The rapid expansion of the lodging industry this decade was partially fueled by mixed-used developments that stressed residential condominiums and time-share projects as much as traditional guestrooms. Condo projects ground to a halt in the housing crash, of course, but “vacation ownership” (industry jargon for time-shares) has also tanked. In the fourth quarter, for example, Starwood Hotels, parent of Westin, Sheraton, W and other lodging brands, reported revenues from vacation ownership and residential sales decreased 48.7 percent compared with 2007. Fitch, the credit rating agency, promptly reduced Starwood to junk status.
Cashless in Chicago
The woes of Chicago-based United Airlines are well known and frequently chronicled. But now the airline is burning through cash and selling or mortgaging assets and renegotiating loan covenants to keep its corporate head above water. The carrier consumed almost $1 billion in the fourth quarter and ended the year with just $2 billion in unrestricted cash. That's no more cash than US Airways, about half United's size, has on hand.

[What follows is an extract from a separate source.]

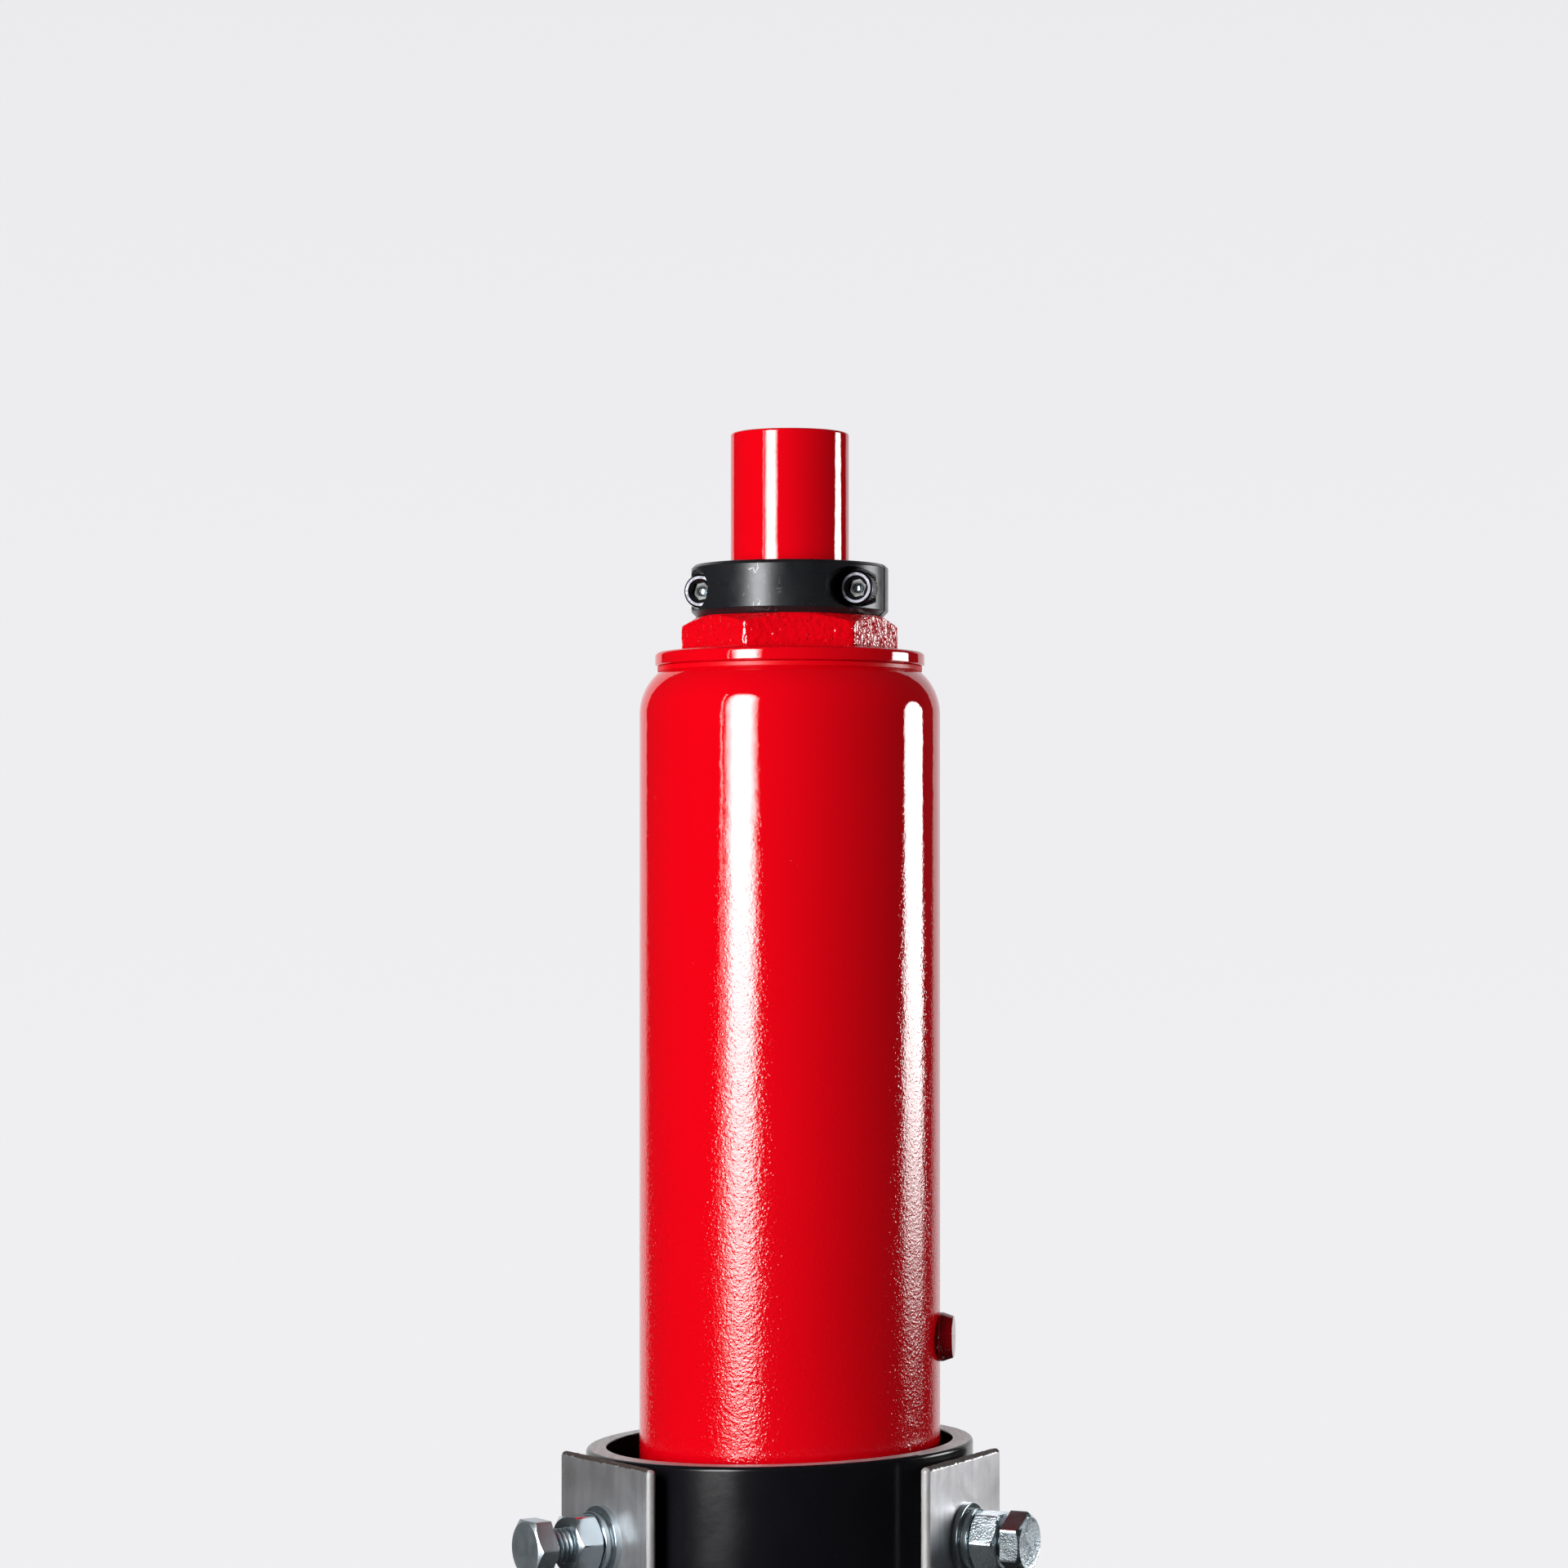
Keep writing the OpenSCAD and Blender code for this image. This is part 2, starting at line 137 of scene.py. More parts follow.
def facing(angle, axis_x=0.0, z=0.0):
    """A frame on a vertical axis: +Z points to the side that lies angle from the front, +Y points up."""
    out = Vector((math.sin(angle), -math.cos(angle), 0))
    side = UP.cross(out)
    turn = Matrix((side, UP, out)).transposed().to_4x4()
    return Matrix.Translation((axis_x, 0, z)) @ turn


def station(side):
    """The frame of one clamp bolt: +Z outwards along the bolt, +Y up, the origin on the tube's axis."""
    axis = Vector(joints[f"pad_{side}_slide"]["axis"])
    z = joints[f"bolt_{side}_turn"]["pos_m"][2]
    return facing(math.atan2(axis.x, -axis.y), z=z)


def span(node, m):
    """Where a CAD node begins and ends along the +Z of the frame m."""
    return along(node, m.translation, m.to_3x3().col[2])


def station_span(node, side):
    """Where a CAD node begins and ends along its clamp bolt."""
    return span(node, station(side))


# ---------------------------------------------------------------- mesh building

def finish_piece(name, bm, body, material, matrix=TUBE, nodes=(), crease=32):
    """Turns a bmesh into a shaded piece that rides on a body and stands for the named CAD nodes."""
    bmesh.ops.remove_doubles(bm, verts=bm.verts, dist=1e-7)
    bmesh.ops.recalc_face_normals(bm, faces=bm.faces)
    bmesh.ops.transform(bm, matrix=matrix, verts=bm.verts)
    mesh = bpy.data.meshes.new(name)
    bm.to_mesh(mesh)
    bm.free()
    for m in material if isinstance(material, (list, tuple)) else [material]:
        mesh.materials.append(m)
    mesh.shade_smooth()
    mesh.set_sharp_from_angle(angle=math.radians(crease))
    piece = bpy.data.objects.new(name, mesh)
    bpy.context.scene.collection.objects.link(piece)
    weighted = piece.modifiers.new("face_weighted_normals", "WEIGHTED_NORMAL")
    weighted.keep_sharp = True
    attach(piece, body)
    if nodes:
        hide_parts(*nodes)


def loft(loops, closed=False):
    """A skin over loops of points, joined in order. The ends are capped unless closed."""
    bm = bmesh.new()
    rings = [[bm.verts.new(p) for p in loop] for loop in loops]
    n = len(rings[0])
    pairs = list(zip(rings, rings[1:]))
    if closed:
        pairs.append((rings[-1], rings[0]))
    for a, b in pairs:
        for i in range(n):
            j = (i + 1) % n
            bm.faces.new((a[i], a[j], b[j], b[i]))
    if not closed:
        bm.faces.new(rings[0][::-1])
        bm.faces.new(rings[-1])
    return bm


def turned(rows, columns=128, closed=False):
    """A turned solid. Each row is (radius, height), or a function of the angle that gives them."""
    loops = []
    for row in rows:
        loop = []
        for i in range(columns):
            angle = 2 * math.pi * i / columns
            r, z = row(angle) if callable(row) else row
            loop.append((r * math.cos(angle), r * math.sin(angle), z))
        loops.append(loop)
    return loft(loops, closed)


def rounded(corners, radius, steps=4):
    """A closed outline with each corner cut to an arc. A corner (x, y, r) has a radius of its own."""
    outline = []
    count = len(corners)
    for k, corner in enumerate(corners):
        here = Vector(corner[:2])
        r = corner[2] if len(corner) > 2 else radius
        before = Vector(corners[k - 1][:2]) - here
        after = Vector(corners[(k + 1) % count][:2]) - here
        half = before.angle(after) / 2
        if r <= 0 or half > 1.55:
            outline.append(here)
            continue
        cut = min(r / math.tan(half), 0.49 * before.length, 0.49 * after.length)
        r = cut * math.tan(half)
        start = here + before.normalized() * cut
        end = here + after.normalized() * cut
        centre = here + (before.normalized() + after.normalized()).normalized() * (r / math.sin(half))
        first = math.atan2(*(start - centre).yx)
        sweep = math.atan2(*(end - centre).yx) - first
        sweep = (sweep + math.pi) % (2 * math.pi) - math.pi
        for s in range(steps + 1):
            angle = first + sweep * s / steps
            outline.append(centre + Vector((math.cos(angle), math.sin(angle))) * r)
    return outline


def turned_ring(corners, edge, columns=128, steps=4):
    return turned(rounded(corners, edge, steps), columns, closed=True)


def ring_corners(r_in, r_out, z0, z1):
    return [(r_in, z0), (r_out, z0), (r_out, z1), (r_in, z1)]


def hex_radius(angle, apothem, turn=0.0, sharpness=90):
    """Radius of a hexagon with slightly rounded corners, one of which lies at turn."""
    flats = [math.cos(angle - turn - math.radians(30 + 60 * k)) for k in range(6)]
    return apothem / sum(max(0, f) ** sharpness for f in flats) ** (1 / sharpness)


def thread_radius(angle, z, major, pitch, depth):
    """Radius of a right-hand thread at one point."""
    phase = (z / pitch - angle / (2 * math.pi)) % 1
    ridge = abs(2 * phase - 1)
    return major - depth * (1 - min(1, max(0, (ridge - 0.12) / 0.76)))


def spaced(a, b, step):
    """Values from a to b, evenly spaced and no further apart than step."""
    n = max(1, math.ceil(abs(b - a) / step))
    return [a + (b - a) * k / n for k in range(n + 1)]


def cylinder_cutter(r, z0, z1, matrix, columns=96):
    bm = turned([(r, z0), (r, z1)], columns)
    bmesh.ops.transform(bm, matrix=matrix, verts=bm.verts)
    return bm


def capsule_cutter(r, y0, y1, z0, z1, matrix):
    """A slot's shape: round ends of radius r about y0 and y1, running from z0 to z1."""
    outline = []
    for centre, start in ((y1, 0), (y0, math.pi)):
        for k in range(33):
            angle = start + math.pi * k / 32
            outline.append((r * math.cos(angle), centre + r * math.sin(angle)))
    bm = loft([[(x, y, z) for x, y in outline] for z in (z0, z1)])
    bmesh.ops.transform(bm, matrix=matrix, verts=bm.verts)
    return bm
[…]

Seldom-heard discouraging words
If all these figures don't distress you, consider this discouraging pronouncement from Southwest Airlines: “Fleet growth plans are suspended indefinitely,” said chief executive Gary Kelly. Southwest saying it won't grow is the real-world equivalent of Chicken Little warning the sky is falling. The former intra-Texas carrier has recorded 36 consecutive years of profit and grown into the nation's fifth-largest carrier. Most of that growth has come while traditional competitors have struggled during recessions. In 2009, however, Southwest expects to shrink by 4 percent.
And, of course, the fine print ...
If you must have a silver lining, try Frontier Airlines. Flying in Chapter 11 since last April, Frontier reported a net operating profit of $18.7 million in December. That means the Denver-based carrier might find the funding it needs to exit bankruptcy.